Longer term in eur/$, way back in March and the market just above the Oct 2008 low at 1.2335, said there was scope gains all the way back to the Dec high at 1.4715 (top of range) and even slightly above as part of a longer term period of wide ranging. The market did indeed rally past that Dec high and currently is chopping near the ceiling of the year long bullish channel (currently at 1.5050/00). See the market as in the process of forming a major top, and with eventual declines toward 1.4025/50 (38% from the 1.2335 low), the base of the channel (currently at 1.2700/25), and potentially below. Also, the market appears to be within the final upleg in the rally from the March low (wave V), adding weight to the view that an important top may be close. Note however that there is still no confirmation that a high of that magnitude is in place (5 waves down on the daily chart), leaving open scope for more tight chopping and potentially even marginal new highs, before accelerating to the downside (see “ideal” scenario in red on weekly chart below). Switched the longer term bias to the bearish side on Nov 2nd at 1.4825, but understanding that there could be an extended period of topping, and even marginal new highs, before turning significantly lower.

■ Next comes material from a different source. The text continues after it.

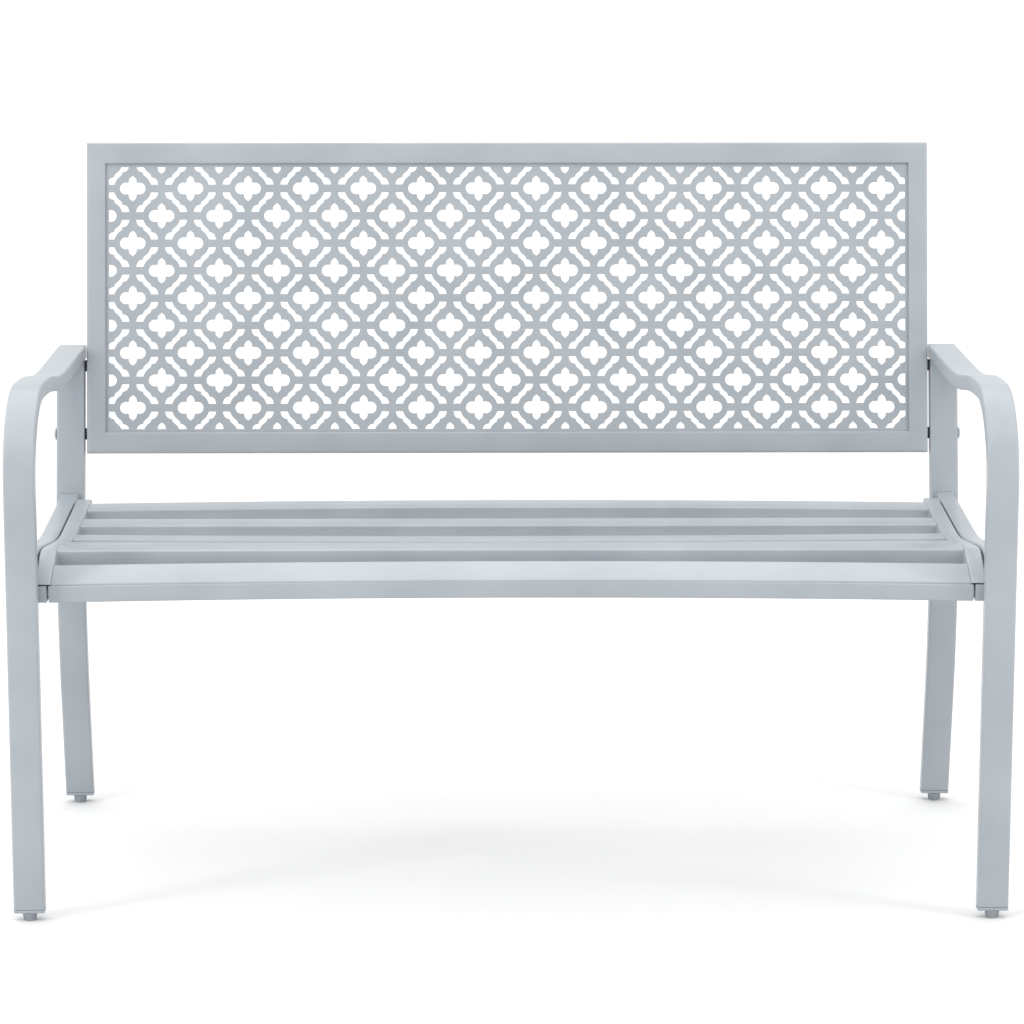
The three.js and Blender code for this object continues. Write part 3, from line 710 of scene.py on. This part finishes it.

Nearer term, the market is chopping just below the important 1.5050/00 resistance area (ceiling of the year long channel and the rising trendline since June) and may be forming a large rising wedge over the last few months (see daily chart/2nd chart below). These are seen as topping patterns that resolve sharply lower, and fits the bigger picture view of a market that forming a potentially major top (see above). In the Nov 10th email, said to short on a break of the trendline from late Oct (intraday break as it could trigger a downside acceleration), and broke below there a few days later (then at 1.5000, built short). The market has since ranged just above key support at the bullish trendlines (base of possible rising wedge) since March and Aug (currently at 1.4710/35). As mentioned above, these patterns resolve sharply lower, and suggests an eventual downside break of the base. For now, would stop on a close above the multi-day bearish trendline (currently at 1.4990/00), but will want to get more more aggressive on an approach of the 1.4710/35 support area and/or inability to accelerate to the downside over the next few days as it would increase the likelihood for more ranging back toward the recent highs and even slightly above. If very short term (too short for the scope of these emails, but keep an eye on the intraday scrolling commentary, can be more aggressive with trailing stops and even taking profits on approach of the base of the wedge (would reshort on a break below). Support before there is seen at 1.4820/35 (Nov 12/13th lows).